Below you will find a set of recipes you can use with our oranges:

Chocolate covered orange biscuits

200 gr flour, 100 gr butter, 75 gr icing sugar, 1 tsp vanilla sugar, 3 eggs, 10 gr baking powder, a pinch of salt, bitter orange marmalade c/n, 4 sheets of gelatin, 150-200 gr dark chocolate, 25 gr sunflower oil or butter

Allow butter to sit at room temperature until it has the thickness of heavy cream. Mix the butter with the vanilla and icing sugar, adding in the eggs. Once all is mixed together, add the flour, baking powder and salt and mix well with beaters until the batter is smooth.

Line a baking tray with baking paper and preheat the oven to 225º C. Pour batter into a piping bag and pipe round dollops, any size you prefer, onto the paper. Leave space between the biscuits as they will increase in size in the oven. Put the tray in the oven for about 6 minutes until baked (they should look like cupcakes). Pour the marmalade into a saucepan and warm it over low heat to melt.

Hydrate the gelatin in cold water, drain it well and add it to the marmalade. Stir until the gelatin dissolves and it is well mixed. Cut the biscuits in half, cover them with the marmalade mixture and refrigerate until they harden. In a bowl add chocolate pieces and oil or butter and microwave it 1-2 minutes. Mix until smooth. Dip the cookies in the chocolate and refrigerate again.


Traditional Seville Bitter Orange Marmalade

1 1/2 pounds Seville Oranges, 4 pints water, Juice of 1 lemon, Sugar

Wash the fruit and cut in half. Squeeze out the juice and the pips.

Cut the peel into shreds. Tie the pips in a muslin bag and put into a bowl whith the orange and lemon juice, water and peel. Soak for 24-48 hours covered.

Transfer to a pan and cook gently until the peel is soft, approximately 1 1/2 hours. Remove de bag of pips, squeezing it gently. Take the pan from the heat, add 1 pound sugar for every pint and stir until disolved. Return pan to the heat and bring to the boil. Boil rapidly until setting point is reached.

Setting point is when a little marmalade, spooned on to a cold plate and allowed to cool, has a "set" surface and "wrinkles" when pushed with the finger. Yield: about 6 1/2 pounds.

Source: Huerta Ave María

Bitter orange cake

1 round sponge cake, not too thick (about 2 cm), bitter orange marmalade, cooked truffles

Cut the cake in half horizontally and separate the two parts.

Soak the cake in fruit syrup mixed with Cointreau Liqueur.

Spread a layer of cooked truffles on the bottom half of the cake, then cover it with the other half of the cake. Spread a layer of bitter orange marmalade on the top cake.

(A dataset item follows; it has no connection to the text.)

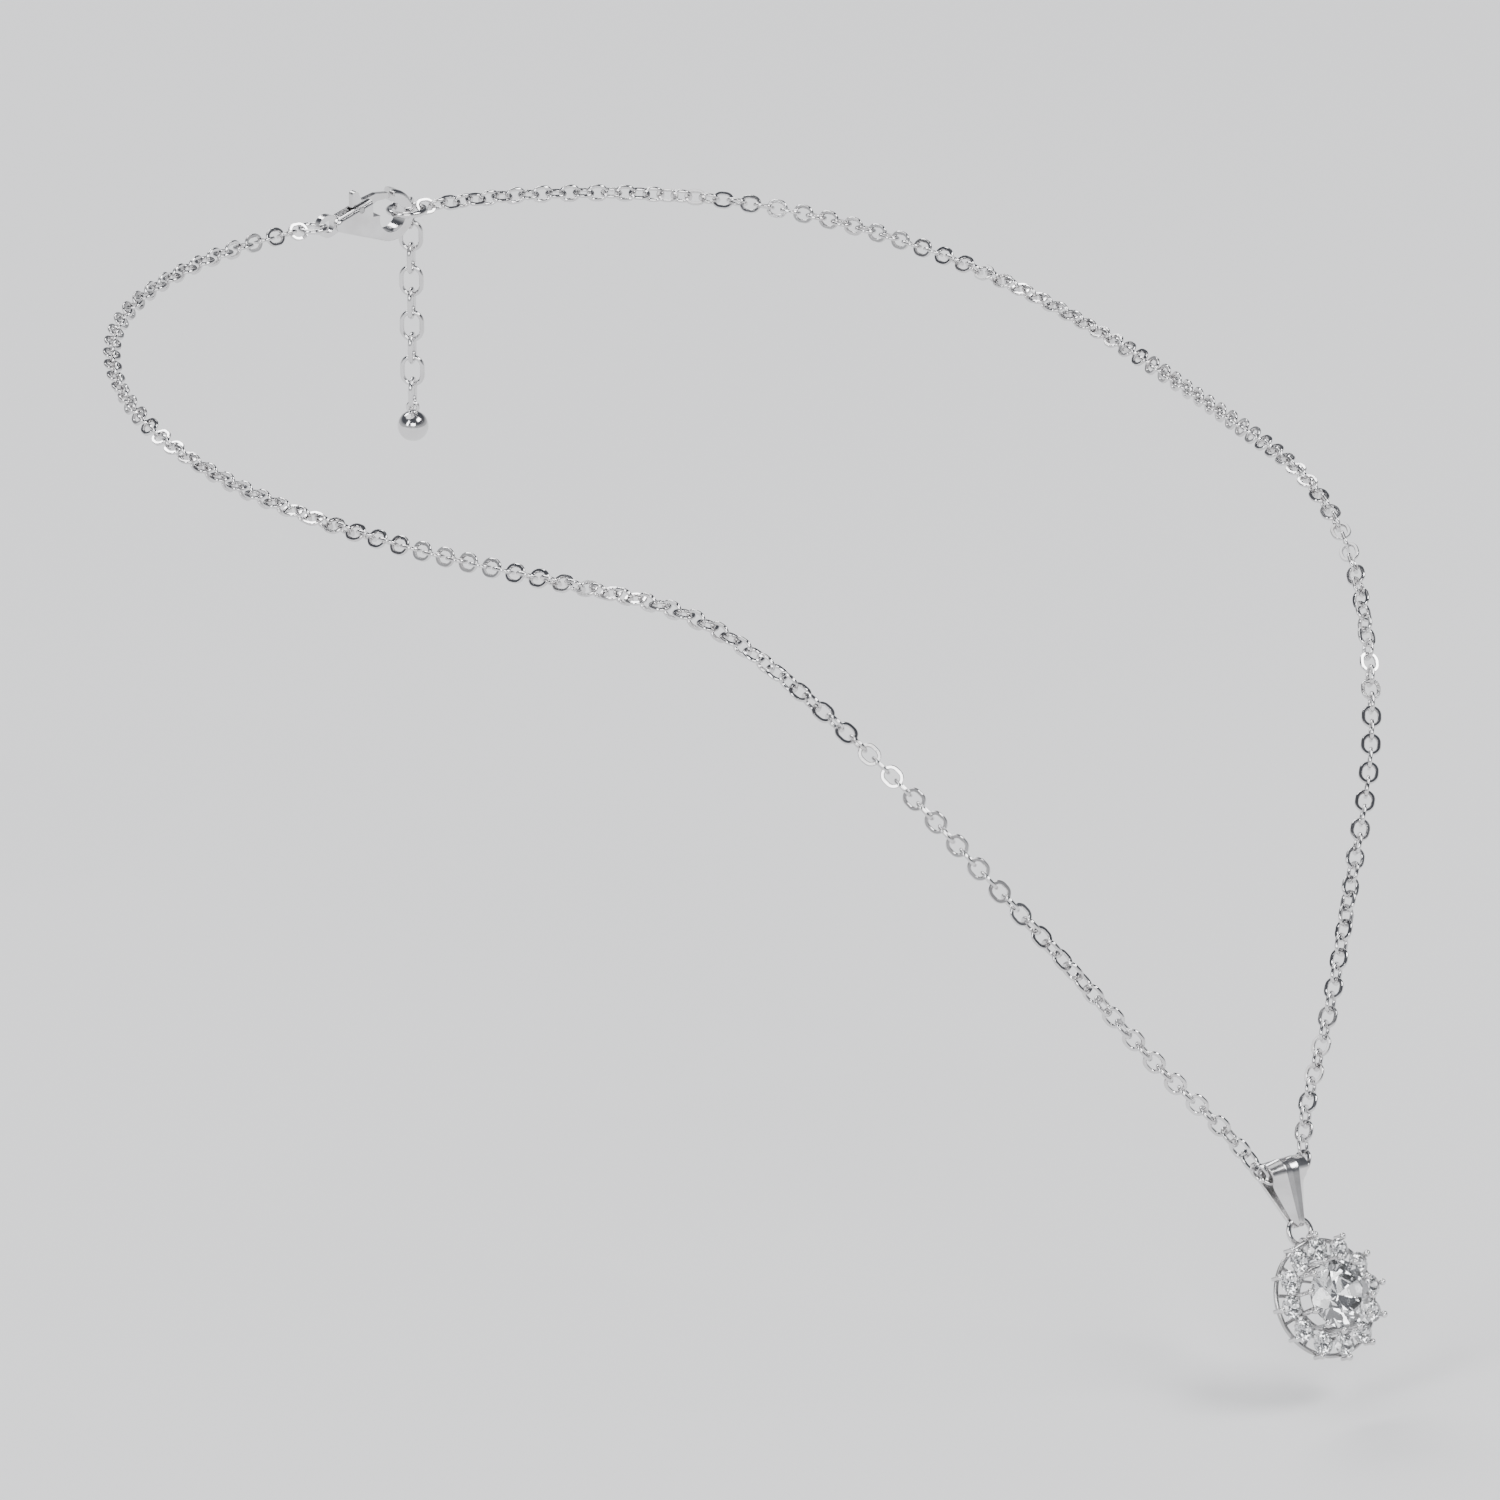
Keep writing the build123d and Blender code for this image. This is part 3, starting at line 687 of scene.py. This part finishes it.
def make_cluster():
    make_prongs("outer_prong_wires", "outer_prongs", OUTER_R, OUTER_TIP, 0)
    make_prongs("inner_prong_wires", "inner_prongs", INNER_R, INNER_TIP, HALF_STEP)
    make_gallery()
    make_basket()
    for node in ("centre_stone", "halo_stones"):
        wear(node, STONE)


def wear(node, material):
    """Gives a CAD node that stays its material."""
    data = frame["nodes"][node].data
    data.materials.clear()
    data.materials.append(material)


# ---------------------------------------------------------------- clasp and bead
def make_clasp():
    make_level_ring("clasp_ring", "nape_loop", CLASP_RING_WIRE)
    make_level_ring("end_ring", "nape_loop", END_RING_WIRE)
    for node in ("clasp_body", "clasp_lever"):
        wear(node, SILVER)
    for node in ("clasp_pivot_pin", "clasp_spring"):
        wear(node, STEEL)


BEAD_R = 1.5 * MM
BEAD_EYE_R = 0.50 * MM
BEAD_EYE_WIRE = 0.35 * MM
BEAD_STEPS = 29
BEAD_END = math.radians(75)  # the ball's outline stops here, at the collar
COLLAR = [(0.36 * MM, 1.50 * MM), (0.30 * MM, 1.56 * MM), (0, 1.57 * MM)]


def make_bead():
    """The polished end bead, with a turned collar under its eye."""
    low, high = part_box("extender_bead")
    x, y = (low.x + high.x) / 2, (low.y + high.y) / 2
    start = -math.pi / 2
    angles = [start + (BEAD_END - start) * step / BEAD_STEPS for step in range(1, BEAD_STEPS + 1)]
    profile = [(0, -BEAD_R)]
    profile += [(BEAD_R * math.cos(angle), BEAD_R * math.sin(angle)) for angle in angles]
    ball, ball_faces = turned(profile + COLLAR, 48)
    ball = ball + (x, y, low.z + BEAD_R)
    eye, eye_faces = round_ring(BEAD_EYE_R, BEAD_EYE_WIRE, 48, 16)
    across, up = Vector(joints["extender_bead_swing"]["axis"]), Vector((0, 0, 1))
    eye_centre = (x, y, high.z - BEAD_EYE_R - BEAD_EYE_WIRE / 2)
    eye = moved(eye, basis(across, up, across.cross(up), eye_centre))
    vertices, faces = joined([(ball, ball_faces), (eye, eye_faces)])
    piece = add_piece("extender_end_bead", vertices, faces, "extender_bead", SILVER, "silver")
    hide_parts("extender_bead")


# ---------------------------------------------------------------- the whole necklace
make_camera()
make_studio()
make_floor()
make_chain()
make_bail()
make_jump_ring()
make_pendant_loop()
make_cluster()
make_clasp()
make_bead()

Lastly, frost the cake with the cooked truffles, both the top and sides.




Cheesecake with bitter orange marmalade

Cake: 2 packs of curdling agent, 2 eggs, 110 gr sugar, 1 tsp vanilla sugar, 400 gr Philadelphia cheese, 250 ml condensed milk, 250 ml whole milk

Marmalade Topping: 3 sheets of gelatin, cold water to hydrate the gelatin, bitter orange marmalade, 4 tsp. water

- Prepare the cake using a Thermomix:

Place all of the ingredients in a glass and set 10 min. 100º, Vel. 3. Pour the mixture into a mold, then cool to room temperature and put in the fridge.

- Topping:

Place gelatin in a bowl of cold water for about 10 min. to hydrate. Heat the jam, slowly mixing with water until it becomes liquidy. (Chunky marmalade is better because the pieces don't dissolve and the cake is more ornate.) Add the hydrated and drained gelatin until it is completely dissolved.

Cover the cake with this mixture. When the cake is cold, unmold it and serve (although it keeps well in the fridge for 24 hours).


Orange and Chocolate mousse cake

300 ml whipping cream and 200 ml for frosting, 250 ml milk, 300 gr bitter orange marmalade, 70 gr sugar, 5 sheets of neutral gelatin, 1 tablet of Nestlé Dessert Chocolate, 1 package of plain biscuits , 2 tbsp butter for the crust and a little more for the topping, Cointreau (optional)

Crush the biscuits and mix them with two tbsp of melted butter. Press the mixture into a cheesecake pan with removable sides and bake for 5 minutes 175º until the crust is hard and compact.

Hydrate the gelatin sheets in a bowl of water, meanwhile heat the milk, sugar, and marmalade in a saucepan, making sure it dissolves well. When it is hot, add the drained gelatin, mix well, and allow to cool.

When the mixture is completely cool, ad 300 ml of whipping cream and a shot of Cointreau, and mix carefully. Pour mixture over the crust and refrigerate overnight.

After 12 hours it is ready for the topping. Heat the 200 ml of whipping cream; add the chocolate and a little butter so that it's shiny. Pour over the cake and allow to cool. Pour over cake and cool.